Apology

Terrance F. Flaherty Lycidas at worldnet.att.net
Sat Dec 4 16:28:40 CST 1999



rj wrote:
> 
> TF
> > "Critical pluralism" is an approach that emphasizes the
> > potential
> > usefulness of a variety of interpretive theories without
> > giving exclusive
> > emphasis to any single point of view. It encourages mutual
> > understanding
> > and dialogue rather than hostile conflict between adherents
> > of different
> > theories.
> 
> Except that some of those interpretive theories claim exclusive
> privilege over textual analysis, and arose in direct and antagonistic
> opposition to some of the others. "Critical pluralism" as you define it
> here, apart from the wishy-washy moralising (which is your own), isn't
> so far from what postmodernist critiques are advocating, except that
> those critiques recognise and foreground the contradictions, internal
> and overt, within critical modes. In this sense they are
> anti-rationalist, as is Pynchon's fiction (itself comprising a series of
> postmodernist critiques), acknowledging the contradictions and
> oppositions yet still willing to consider and accommodate their yield.
> 
> > I hope the definition of critical pluralism above will make
> > my meaning clear.
> 
> No, it doesn't.
> 
> > This is probably the case and I recognize that I am more
> > familiar with the terms you use than you are with the ones I
> > use. This is ONLY true because the terms you use share
> > common and current use in literary criticism, while the
> > terms I use are often more common to philosophy.
> 
> I see. So, set against my intellectual deficiency is your
> all-encompassing wisdom and beneficience. Thank you so much for your
> condescension, Terrance.
> 
> > Yes, I understand this term "reader" and I understand what
> > you mean by the author as reader and that Pynchon reads
> > history through his own text.
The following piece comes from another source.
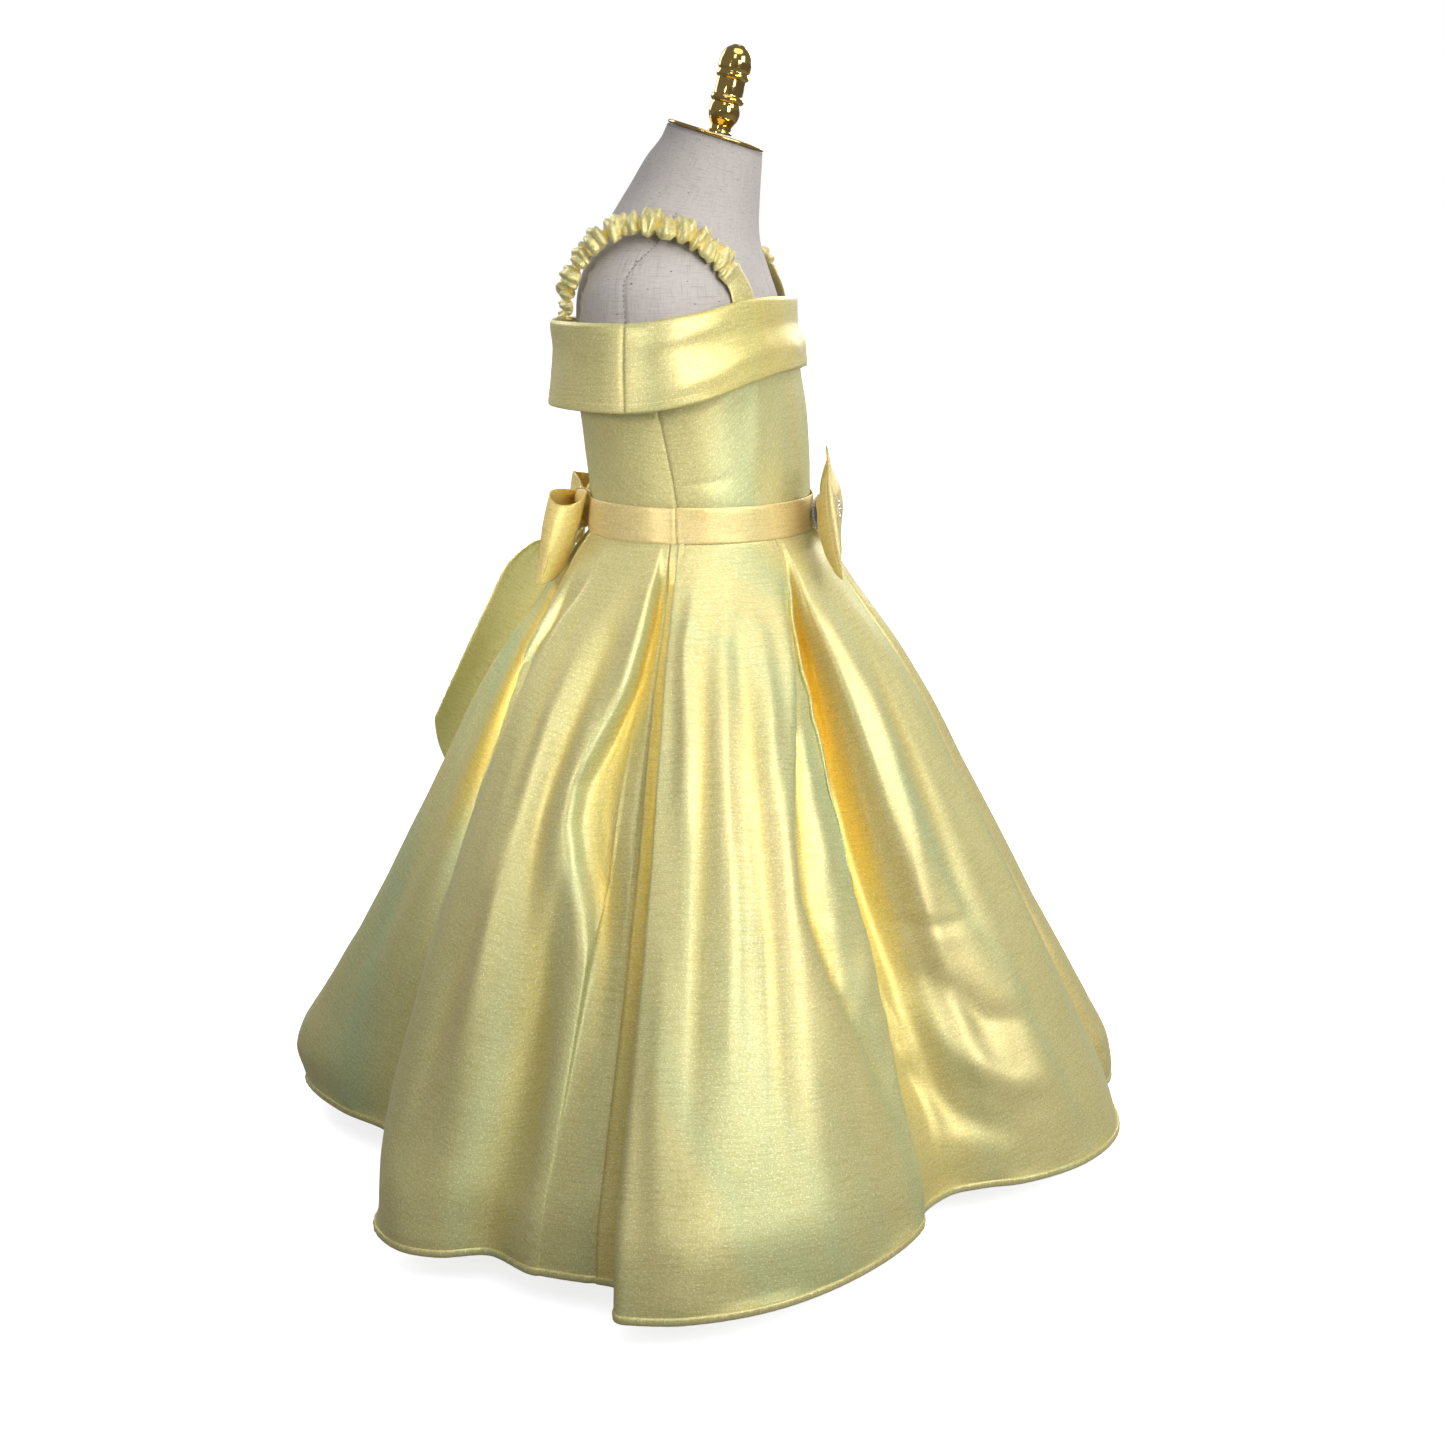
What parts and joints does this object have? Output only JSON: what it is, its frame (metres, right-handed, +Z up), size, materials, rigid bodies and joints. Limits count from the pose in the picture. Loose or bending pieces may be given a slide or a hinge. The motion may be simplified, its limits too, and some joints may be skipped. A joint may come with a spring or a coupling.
{
  "type": "child's off-shoulder ball gown on a limbless dress form with a stand",
  "caption": "Child's off-shoulder ball gown with fold-over cuff, ruched straps, waist bow, back sash and full pleated skirt, on a linen dress form.",
  "frame": {"origin": "centre of the stand base's underside, on the floor", "axes": "+Z up along the stand pole; the wearer faces -Y and the wearer's right side is -X"},
  "size_m": [0.6743, 0.6442, 0.8023],
  "materials": {
    "satin": "satin",
    "ribbon": "satin",
    "linen": "matte",
    "gold": "polished",
    "silver": "polished",
    "stand": "satin"
  },
  "bodies": {
    "root": {"bodice_front": "satin", "bodice_back_right": "satin", "bodice_back_left": "satin", "cuff_front": "satin", "cuff_back_right": "satin", "cuff_back_left": "satin", "waistband_front": "satin", "waistband_back_right": "satin", "waistband_back_left": "satin", "skirt_front": "satin", "skirt_back_right": "satin", "skirt_back_left": "satin", "strap_right": "satin", "strap_left": "satin", "bow_wing_right": "ribbon", "bow_wing_left": "ribbon", "bow_clasp": "silver", "sash_knot": "ribbon", "sash_loop_right": "ribbon", "sash_loop_left": "ribbon", "sash_tail_right": "ribbon", "sash_tail_left": "ribbon", "form_torso": "linen", "neck_plate": "gold", "finial": "gold", "stand_pole": "stand", "stand_base": "stand"}
  },
  "joints": []
}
I am not always happy with
> > these terms and I don't always agree with the concepts that
> > they carry, for example, as to the term "text",  even in its
> > most comprehensive sense, I reject the idea that the world
> > is a "text." I reject it on philosophical grounds and not as
> > a useful term for certain critical approaches.
> 
> I have not used the word "text" in this sense in this exchange.
> 
> > Conflating creativity with divine creation (here I
> > assume you mean the literary creativity of the author or
> > artist and not the reader, though one could make both
> > arguments) involves artist and some sort of god or
> > inspiration.
> 
> No. It refers to the way some critics approach fiction as if it were
> scripture.
> 
> > I have studied the text closely and I
> > have a clear and coherent argument that supports my claims.
> 
> Don't know about that "clear and coherent" there, Jackson.
> 
> > I think we are not polarized and I think
> > that we can come to an agreement on this issue
> 
> Why is it necessary that we agree?
> 
> > Your statement was:
> 
> The "statement" which you claim is an unfair and inaccurate attack has
> gone from a sentence to a whole passage. You still haven't clarified why
> you believe (all of?) it to be unfair or inaccurate, nor have you
> offered examples and actual argument to support your contention.
> 
> >
> > OK, but can you explain what you mean by machine "using" (or
> > what ever term works) a man?
> 
> Oh good grief. It's a fairly simple point. Once upon a time, a man who
> learnt to use an object as a hammer thereby gave himself an advantage
> over other men. Now, the man who does not learn to use that hammer is at
> an acute disadvantage. The hammer's existence and use now precede and
> define what it is to be human. This is the shift.
> 
> best

If good and ill nature equally operated upon Machines and
Man, I might have saved my self the trouble of this Apology;
for it is manifest in my posts, especially these recent
posts to P-L, that my statements, or should I say, the
statements of the Machine that uses me, have contributed to
the paranoia of list members. 
Before I conclude my Apology, I find I am forced, as by a
personal paranoid Hal, to offer a little humor. Even a
paranoid can take some solace in this most useful gift of
our machine nature, for when humor enters the room, even a
paranoid crank angry with the happiness of summer days will
crack a smile before pulling his paranoid puss back into his
shell. Now while it is true, that in certain island nations
I have visited, the pride, pedantry, and ill manners of the
natives there prevent them form taking humor in any way
humorous, but insist on being lashed with it, though they
arrogantly insist the blows of humor too weak, because they
think of themselves as closer to the Machine than the rest
of mere mortals, and thus insensible to pleasantries,
ribbing, kidding, merriment, and all the amusements of
common men and women everywhere in the great, wide,
wonderful, and comical world, but in almost every other part
of the world I have visited, men and woman laugh and have a
sense of humor, the best defense against paranoid machines
and almost every sickness that man is prone to.